**MATERIAL FOR THIS EXERCISE**.
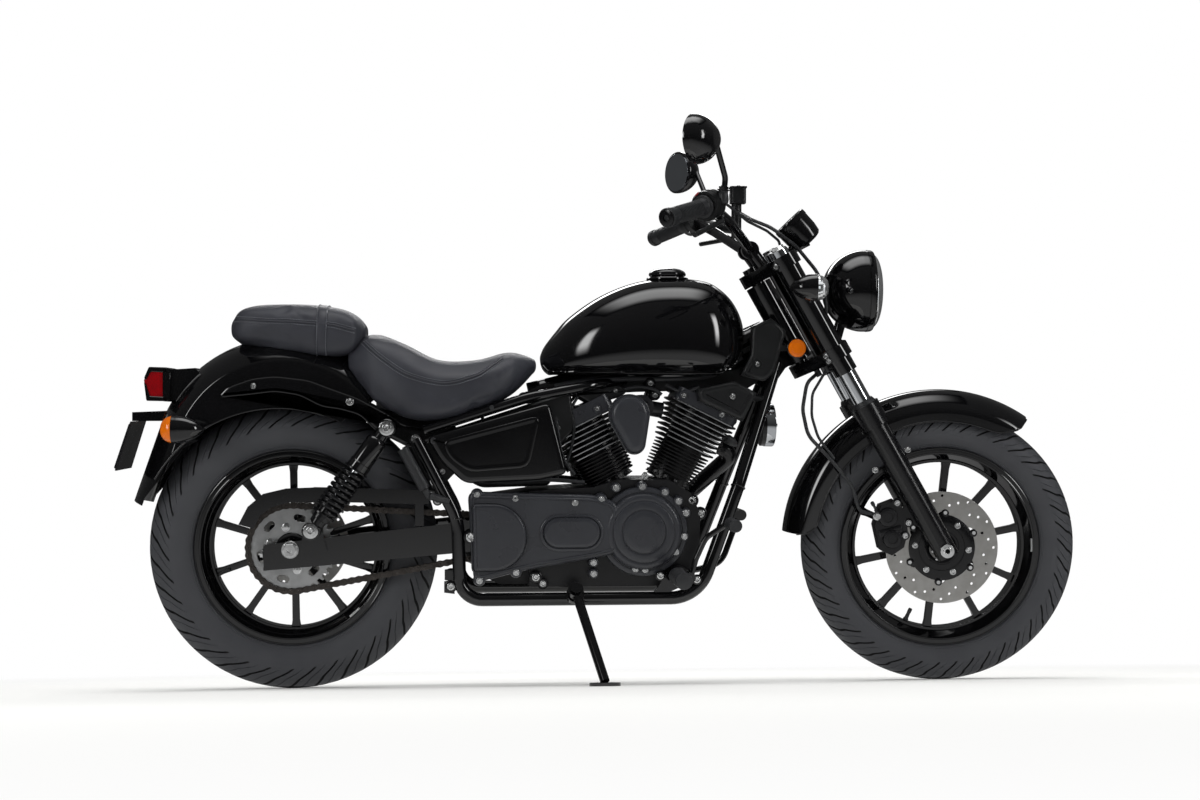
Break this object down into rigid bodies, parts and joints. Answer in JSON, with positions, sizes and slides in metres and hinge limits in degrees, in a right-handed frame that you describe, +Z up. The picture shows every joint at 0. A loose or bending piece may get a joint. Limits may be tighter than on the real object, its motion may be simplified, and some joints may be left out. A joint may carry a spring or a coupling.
{
  "type": "cruiser motorcycle",
  "caption": "Low cruiser motorcycle leaning on its side stand: V-twin engine, teardrop fuel tank, stepped leather saddle, wide bars, valanced fenders and cast spoked wheels.",
  "frame": {"origin": "centre of the bounding box's footprint, on the ground", "axes": "+X forwards along the ground, +Y to the side away from the stand, +Z up; the bike leans towards -Y on its stand"},
  "size_m": [2.0808, 0.8914, 1.268],
  "materials": {
    "gloss_black": "deep gloss black paint",
    "satin_black": "satin black powder coat",
    "engine_black": "satin black cast engine paint",
    "cover_grey": "dark grey satin cast cover",
    "fin_metal": "black cast fins with machined bright edges",
    "chrome": "polished chrome",
    "steel": "brushed stainless steel",
    "chain_steel": "oiled dark chain steel",
    "aluminium": "bare machined aluminium",
    "seat_leather": "anthracite grained leatherette",
    "tyre": "grey-black rubber",
    "rubber": "matt black rubber",
    "black_plastic": "matt moulded plastic",
    "gloss_plastic": "gloss moulded plastic",
    "clear_lens": "clear lens",
    "red_lens": "red lens",
    "amber_lens": "amber lens",
    "mirror": "silvered glass",
    "plate": "blank dark plate"
  },
  "bodies": {
    "chassis": {"frame_spine": "satin_black", "frame_cradle_near": "satin_black", "frame_cradle_far": "satin_black", "rear_subframe": "gloss_black", "swingarm": "satin_black", "rear_axle": "steel", "chain_guard": "black_plastic", "drive_chain": "chain_steel", "shocks": "satin_black", "rear_fender": "gloss_black", "mudflap": "black_plastic", "fuel_tank": "gloss_black", "fuel_cap": "gloss_black", "rider_seat": "seat_leather", "pillion_seat": "seat_leather", "side_covers": "gloss_plastic", "crankcase": "engine_black", "engine_covers": "cover_grey", "engine_cylinders": "fin_metal", "head_covers": "engine_black", "air_cleaner": "engine_black", "frame_covers": "black_plastic", "horn": "satin_black", "exhaust": "satin_black", "footpegs": "rubber", "foot_controls": "satin_black", "tail_bracket": "gloss_plastic", "tail_lens": "red_lens", "number_plate": "plate", "rear_signals": "gloss_black", "amber_lenses": "amber_lens"},
    "steering": {"fork_clamps": "satin_black", "fork_stanchions": "chrome", "fork_sliders": "satin_black", "front_axle": "steel", "brake_caliper": "satin_black", "front_fender": "gloss_black", "headlamp_shell": "gloss_black", "instrument": "gloss_black", "front_signals": "gloss_black", "front_lenses": "clear_lens", "handlebar": "satin_black", "grips": "rubber", "bar_controls": "black_plastic", "mirrors": "gloss_black", "mirror_glass": "mirror", "front_hoses": "rubber"},
    "front_wheel": {"front_tyre": "tyre", "front_rim": "satin_black", "front_disc": "steel"},
    "rear_wheel": {"rear_tyre": "tyre", "rear_rim": "satin_black", "rear_disc": "steel", "rear_sprocket": "aluminium"},
    "stand": {"side_stand": "satin_black"}
  },
  "joints": [
    {"name": "steering", "type": "hinge", "parent": "chassis", "child": "steering", "pos_m": [0.44873, 0.05927, 0.67771], "axis": [-0.492, -0.1211, 0.8621], "range_deg": [-30.5, 41.5]},
    {"name": "front_wheel_spin", "type": "hinge", "parent": "steering", "child": "front_wheel", "pos_m": [0.73923, 0.10632, 0.29798], "axis": [0.0835, 0.9791, 0.1852], "continuous": true},
    {"name": "rear_wheel_spin", "type": "hinge", "parent": "chassis", "child": "rear_wheel", "pos_m": [-0.6745, 0.11171, 0.30519], "axis": [0.0001, 0.9903, 0.1392], "continuous": true},
    {"name": "side_stand_swing", "type": "hinge", "parent": "chassis", "child": "stand", "pos_m": [-0.07756, -0.03905, 0.1954], "axis": [-0.0002, 0.9135, -0.4067], "range_deg": [0, 95]}
  ]
}
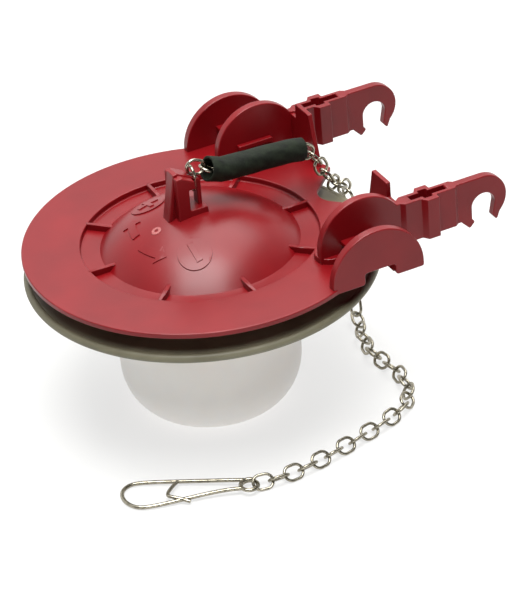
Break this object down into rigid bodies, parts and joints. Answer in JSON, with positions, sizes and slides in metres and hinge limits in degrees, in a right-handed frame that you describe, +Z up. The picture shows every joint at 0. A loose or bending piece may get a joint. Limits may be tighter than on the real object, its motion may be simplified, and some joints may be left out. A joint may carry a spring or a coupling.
{
  "type": "toilet flapper",
  "caption": "Round flapper with a domed disc, two hooked hinge arms, a flexible seal, a float cup below and a lift chain with a foam sleeve and a wire clip",
  "frame": {"origin": "Middle of the float cup's flat underside, on the cup's axis", "axes": "+Z up along the cup's axis; +Y from the disc towards the hooks; +X across the arms"},
  "size_m": [0.1061, 0.1351, 0.0805],
  "materials": {
    "frame_plastic": "moulded, satin",
    "seal_rubber": "soft, matt",
    "cup_plastic": "moulded, translucent white",
    "chain_steel": "nickel plated",
    "sleeve_foam": "closed-cell foam"
  },
  "bodies": {
    "frame_body": {"flapper_frame": "frame_plastic", "seal_disc": "seal_rubber", "chain_end_ring": "chain_steel", "chain_link_01": "chain_steel", "chain_link_02": "chain_steel", "chain_link_03": "chain_steel", "chain_link_04": "chain_steel", "chain_link_05": "chain_steel", "chain_link_06": "chain_steel", "chain_link_07": "chain_steel", "chain_link_08": "chain_steel", "chain_link_09": "chain_steel", "chain_link_10": "chain_steel", "chain_link_11": "chain_steel", "chain_link_12": "chain_steel", "chain_link_13": "chain_steel", "chain_link_14": "chain_steel", "chain_link_15": "chain_steel", "chain_link_16": "chain_steel", "chain_link_17": "chain_steel", "chain_link_18": "chain_steel", "chain_link_19": "chain_steel", "chain_link_20": "chain_steel", "chain_link_21": "chain_steel", "chain_link_22": "chain_steel", "chain_link_23": "chain_steel", "chain_link_24": "chain_steel", "chain_link_25": "chain_steel", "chain_link_26": "chain_steel", "chain_link_27": "chain_steel", "chain_link_28": "chain_steel", "chain_link_29": "chain_steel", "chain_link_30": "chain_steel", "chain_link_31": "chain_steel", "chain_link_32": "chain_steel", "chain_link_33": "chain_steel", "chain_link_34": "chain_steel", "chain_link_35": "chain_steel", "chain_link_36": "chain_steel", "chain_link_37": "chain_steel", "chain_link_38": "chain_steel", "chain_link_39": "chain_steel", "chain_link_40": "chain_steel", "chain_link_41": "chain_steel", "chain_link_42": "chain_steel", "chain_link_43": "chain_steel", "chain_link_44": "chain_steel", "chain_link_45": "chain_steel", "chain_link_46": "chain_steel", "chain_link_47": "chain_steel", "chain_sleeve": "sleeve_foam", "chain_clip": "chain_steel"},
    "cup_body": {"float_cup": "cup_plastic"}
  },
  "joints": [
    {"name": "cup_turn", "type": "hinge", "parent": "frame_body", "child": "cup_body", "pos_m": [0, 0, 0.0455], "axis": [0, 0, 1], "range_deg": [-55, 55]}
  ]
}
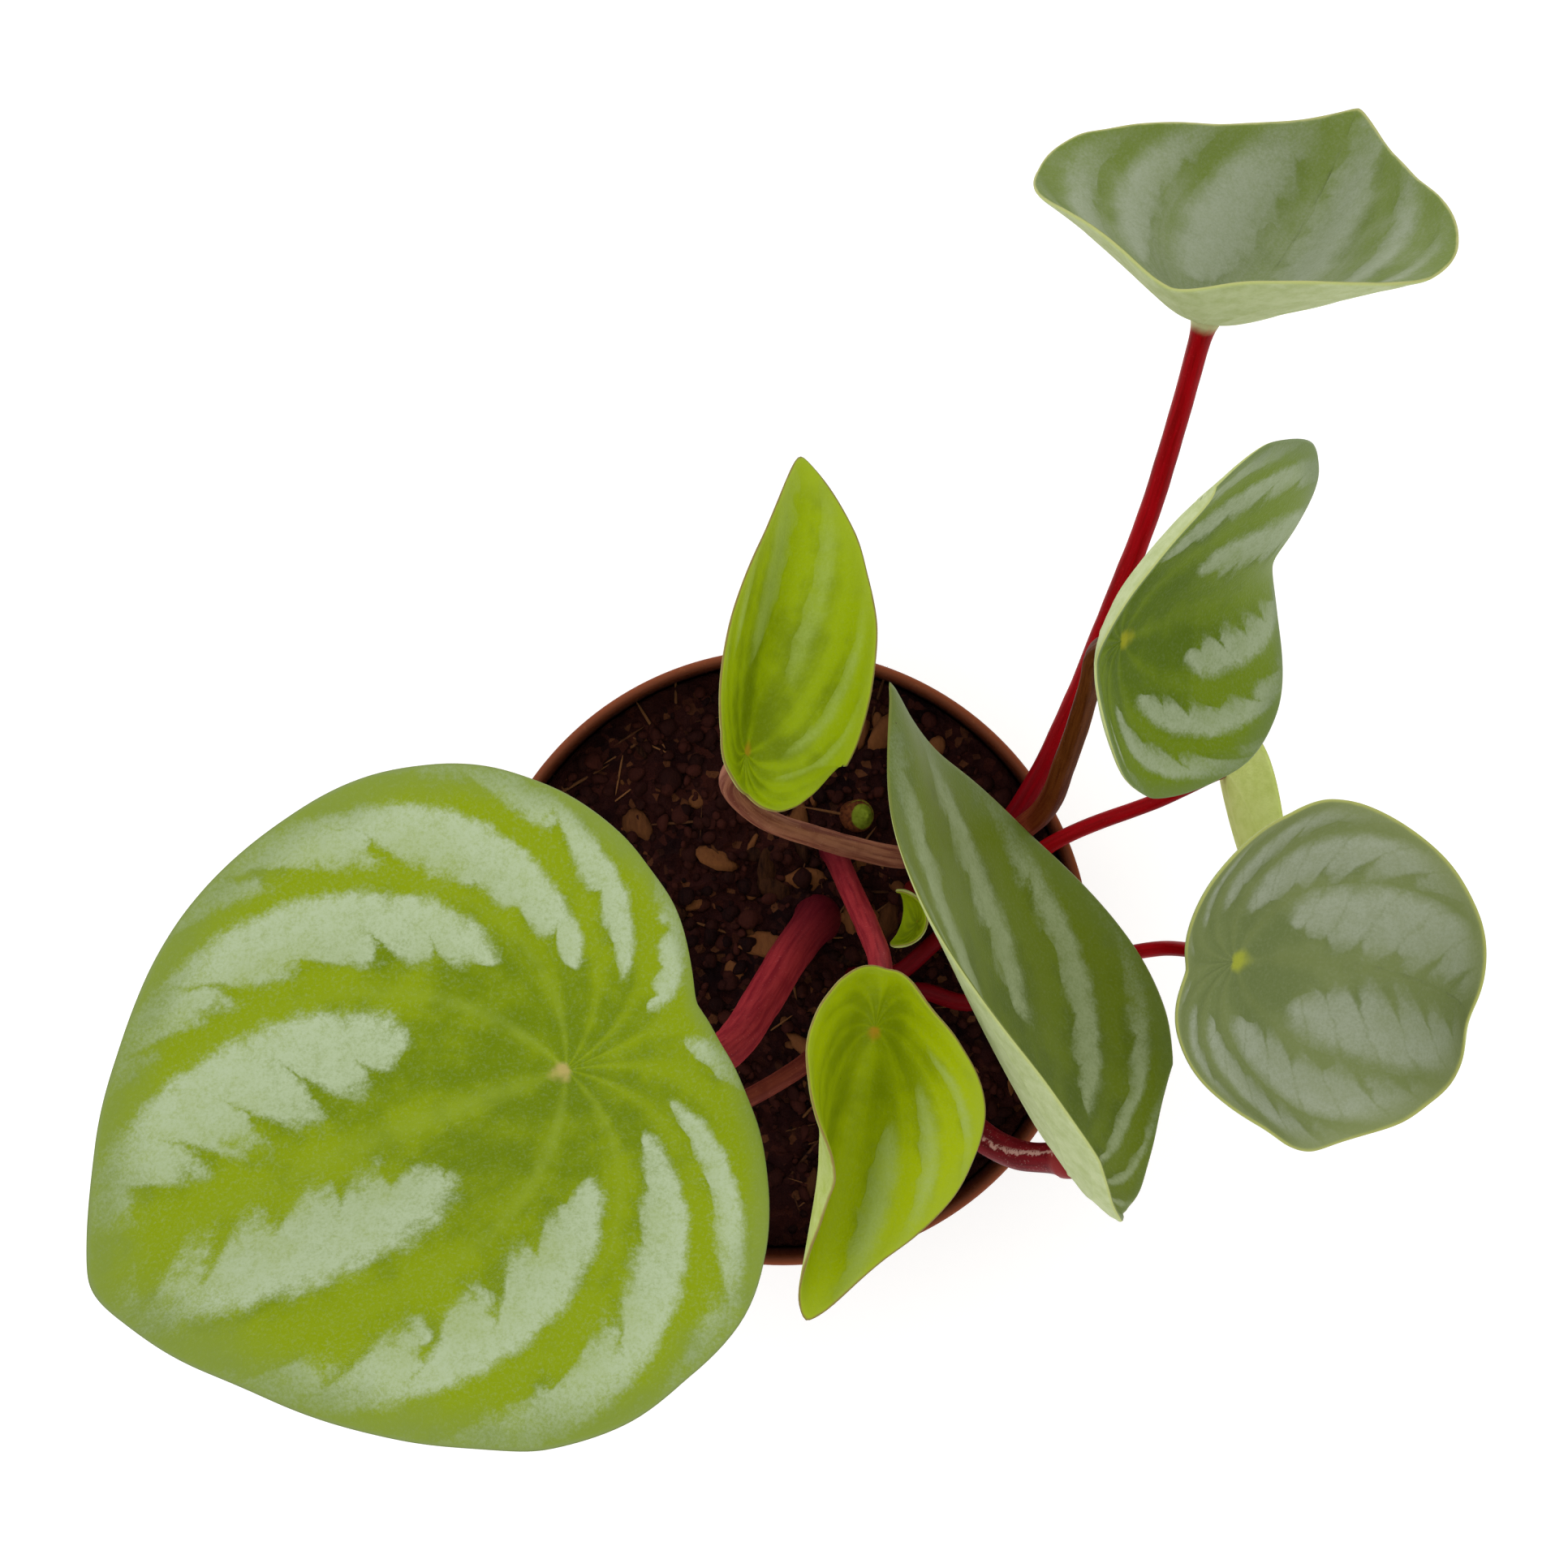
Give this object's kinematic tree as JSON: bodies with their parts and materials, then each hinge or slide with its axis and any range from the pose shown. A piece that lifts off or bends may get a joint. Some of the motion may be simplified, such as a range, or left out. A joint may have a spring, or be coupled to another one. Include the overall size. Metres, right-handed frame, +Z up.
{
  "type": "potted peperomia",
  "caption": "Young watermelon peperomia with striped round leaves on thin red stalks, growing in a small round nursery pot filled with soil.",
  "frame": {"origin": "centre of the pot's base, on the surface it stands on", "axes": "+Z up along the pot's axis, +X towards the right and +Y towards the top of the view from above"},
  "size_m": [0.1755, 0.1765, 0.1595],
  "materials": {
    "pot_plastic": "satin, thin moulded plastic, light wear",
    "soil": "rough, damp potting mix with bark and grit",
    "leaf_mature": "waxy, green with silver stripes between the veins",
    "leaf_young": "waxy, yellow-green with faint stripes",
    "stalk_red": "glossy crimson",
    "stalk_brown": "satin red-brown",
    "bud_sheath": "matt, brown sheath with a green tip"
  },
  "bodies": {
    "root": {"pot": "pot_plastic", "soil": "soil", "leaf_big_stalk": "stalk_red", "leaf_big_blade": "leaf_mature", "leaf_young_top_stalk": "stalk_brown", "leaf_young_top_blade": "leaf_young", "leaf_young_low_stalk": "stalk_red", "leaf_young_low_blade": "leaf_young", "leaf_folded_stalk": "stalk_red", "leaf_folded_blade": "leaf_mature", "leaf_right_high_stalk": "stalk_brown", "leaf_right_high_blade": "leaf_mature", "leaf_right_low_stalk": "stalk_red", "leaf_right_low_blade": "leaf_mature", "leaf_far_stalk": "stalk_red", "leaf_far_blade": "leaf_mature", "leaf_shaded_stalk": "stalk_red", "leaf_shaded_blade": "leaf_mature", "leaf_under_stalk": "stalk_red", "leaf_under_blade": "leaf_mature", "leaf_curled_stalk": "stalk_red", "leaf_curled_blade": "leaf_young", "shoot_bud": "bud_sheath"}
  },
  "joints": []
}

**REQUIRED WORK**. Starting at the line that contains "Give this object's", output each remaining line of the listing, the last line included, exactly as it appears.

**TASK SOLUTION**.
Give this object's kinematic tree as JSON: bodies with their parts and materials, then each hinge or slide with its axis and any range from the pose shown. A piece that lifts off or bends may get a joint. Some of the motion may be simplified, such as a range, or left out. A joint may have a spring, or be coupled to another one. Include the overall size. Metres, right-handed frame, +Z up.
{
  "type": "potted peperomia",
  "caption": "Young watermelon peperomia with striped round leaves on thin red stalks, growing in a small round nursery pot filled with soil.",
  "frame": {"origin": "centre of the pot's base, on the surface it stands on", "axes": "+Z up along the pot's axis, +X towards the right and +Y towards the top of the view from above"},
  "size_m": [0.1755, 0.1765, 0.1595],
  "materials": {
    "pot_plastic": "satin, thin moulded plastic, light wear",
    "soil": "rough, damp potting mix with bark and grit",
    "leaf_mature": "waxy, green with silver stripes between the veins",
    "leaf_young": "waxy, yellow-green with faint stripes",
    "stalk_red": "glossy crimson",
    "stalk_brown": "satin red-brown",
    "bud_sheath": "matt, brown sheath with a green tip"
  },
  "bodies": {
    "root": {"pot": "pot_plastic", "soil": "soil", "leaf_big_stalk": "stalk_red", "leaf_big_blade": "leaf_mature", "leaf_young_top_stalk": "stalk_brown", "leaf_young_top_blade": "leaf_young", "leaf_young_low_stalk": "stalk_red", "leaf_young_low_blade": "leaf_young", "leaf_folded_stalk": "stalk_red", "leaf_folded_blade": "leaf_mature", "leaf_right_high_stalk": "stalk_brown", "leaf_right_high_blade": "leaf_mature", "leaf_right_low_stalk": "stalk_red", "leaf_right_low_blade": "leaf_mature", "leaf_far_stalk": "stalk_red", "leaf_far_blade": "leaf_mature", "leaf_shaded_stalk": "stalk_red", "leaf_shaded_blade": "leaf_mature", "leaf_under_stalk": "stalk_red", "leaf_under_blade": "leaf_mature", "leaf_curled_stalk": "stalk_red", "leaf_curled_blade": "leaf_young", "shoot_bud": "bud_sheath"}
  },
  "joints": []
}